Skyfall-GS Breakthrough: New AI Method Generates 3D Cities from Satellite Photos, Outperforming Traditional Photogrammetry by 97%

A novel artificial intelligence framework, dubbed Skyfall-GS, has emerged as a significant advancement in 3D urban scene generation, capable of constructing detailed, explorable 3D cities using only satellite imagery and diffusion models. This innovative approach addresses long-standing challenges in photogrammetry, particularly the inability of satellite views to capture building facades and street-level details. The research paper, published on arXiv on October 17, 2025, details a method that achieves superior geometric accuracy and photorealistic textures compared to existing state-of-the-art techniques, with user studies showing a 97% preference for Skyfall-GS over alternatives like Sat-NeRF.

The core problem in creating comprehensive 3D environments from satellite data lies in the limited perspective of overhead imagery. As noted by Bilawal Sidhu, a former Google Maps photogrammetry expert, "satellites only see rooftops. Building facades? Invisible. Street-level detail? Doesn't exist." This limitation has historically rendered large portions of the world, especially "aerial-denied regions," unavailable for detailed 3D mapping without costly airplane flyovers.

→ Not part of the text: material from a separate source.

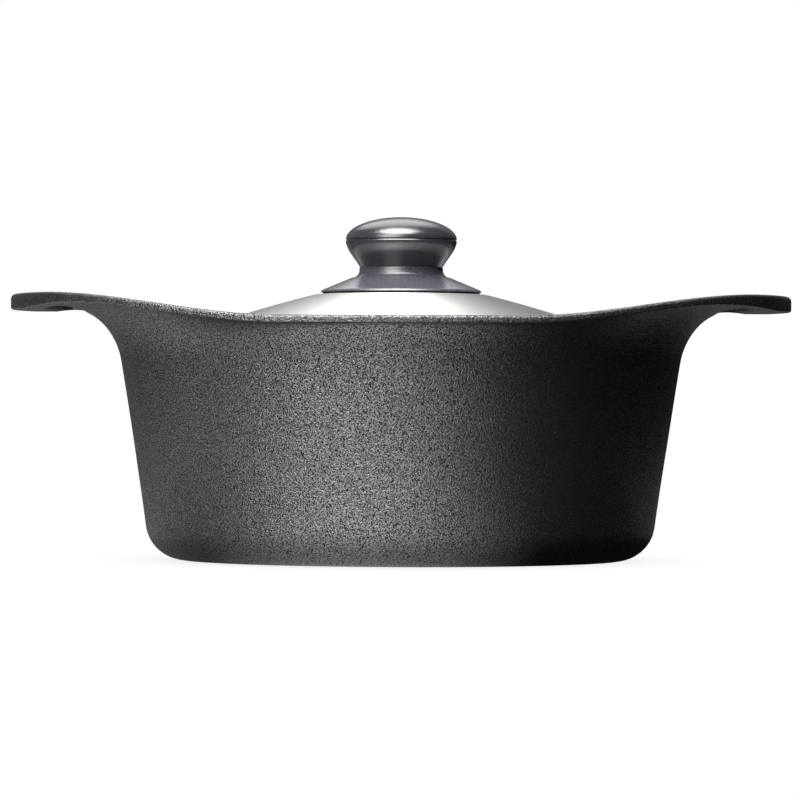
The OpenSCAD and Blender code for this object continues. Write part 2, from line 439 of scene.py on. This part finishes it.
def make_grip():
    """Flattened ball over a swelling neck, with the mould's parting line at its widest."""
    foot = GRIP_LOW[2]
    widest_r = GRIP_HIGH[0]
    rise = GRIP_HIGH[2] - WIDEST_Z
    groove, gap, chamfer, draft = 0.5, 0.2, 0.4, 0.04
    low_lip, high_lip = 0.28, 0.06
    foot_edge, swell_start = 0.45, 0.07
    ceiling = foot + SOCKET_H
    hollow = [(0.0, ceiling), (SOCKET_R, ceiling), (SOCKET_R, foot), (NECK_R - foot_edge, foot)]
    neck = arc(NECK_R - foot_edge, foot + foot_edge, foot_edge, -80, -8, 4)
    swell = []
    for u in np.linspace(swell_start, 1 - (gap + chamfer) / (WIDEST_Z - foot), 26):
        r = NECK_R + (widest_r - NECK_R) * math.sin(math.pi / 2 * u) ** SWELL_POWER
        swell.append((r, lerp(foot, WIDEST_Z, u)))
    parting = [
        (widest_r - low_lip, WIDEST_Z - gap),
        (widest_r - groove, WIDEST_Z - gap + draft),
        (widest_r - groove, WIDEST_Z + gap - draft),
        (widest_r - high_lip, WIDEST_Z + gap),
    ]
    ball = [
        (widest_r * math.cos(a), WIDEST_Z + rise * math.sin(a))
        for a in [math.radians(d) for d in np.linspace(2.0, 90, 34)]
    ]
    ball[-1] = (0.0, GRIP_HIGH[2])
    grip = turned("knob_grip_moulding", hollow + neck + swell + parting + ball, 192)
    crisp(grip, 30)
    return grip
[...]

Skyfall-GS leverages a two-stage pipeline. Initially, it uses 3D Gaussian Splatting (3DGS) to reconstruct a coarse 3D scene from multi-view satellite images, enhanced with pseudo-camera depth supervision to mitigate parallax issues and appearance modeling for multi-date imagery variations. The crucial innovation lies in its "curriculum-based Iterative Dataset Update (IDU)" refinement strategy. This process feeds degraded ground-level renders, initially full of artifacts, into an open-domain diffusion model, such as FLUX.1 [dev], effectively asking it to "fix this mess."

The system generates multiple diffusion samples per view, allowing the 3DGS optimization to find consensus across these samples, thereby ensuring geometric consistency. This iterative process, progressively descending from higher to lower viewpoints, gradually enhances geometric completeness and photorealistic textures, resulting in real-time flyable cities that appear remarkably real. Skyfall-GS is the first city-block scale 3D scene creation framework to achieve this without requiring expensive 3D annotations or street-level photos.

The method's effectiveness is highlighted by its ability to synthesize plausible details for building facades occluded in the input satellite imagery and accurately reconstruct complex features like vegetation and multi-level architectures. It operates solely on readily available satellite imagery, offering a practical solution for generating immersive 3D urban virtual scenes for applications in gaming, simulation, and robotics, effectively "unlocking basically the entire world" for detailed 3D representation.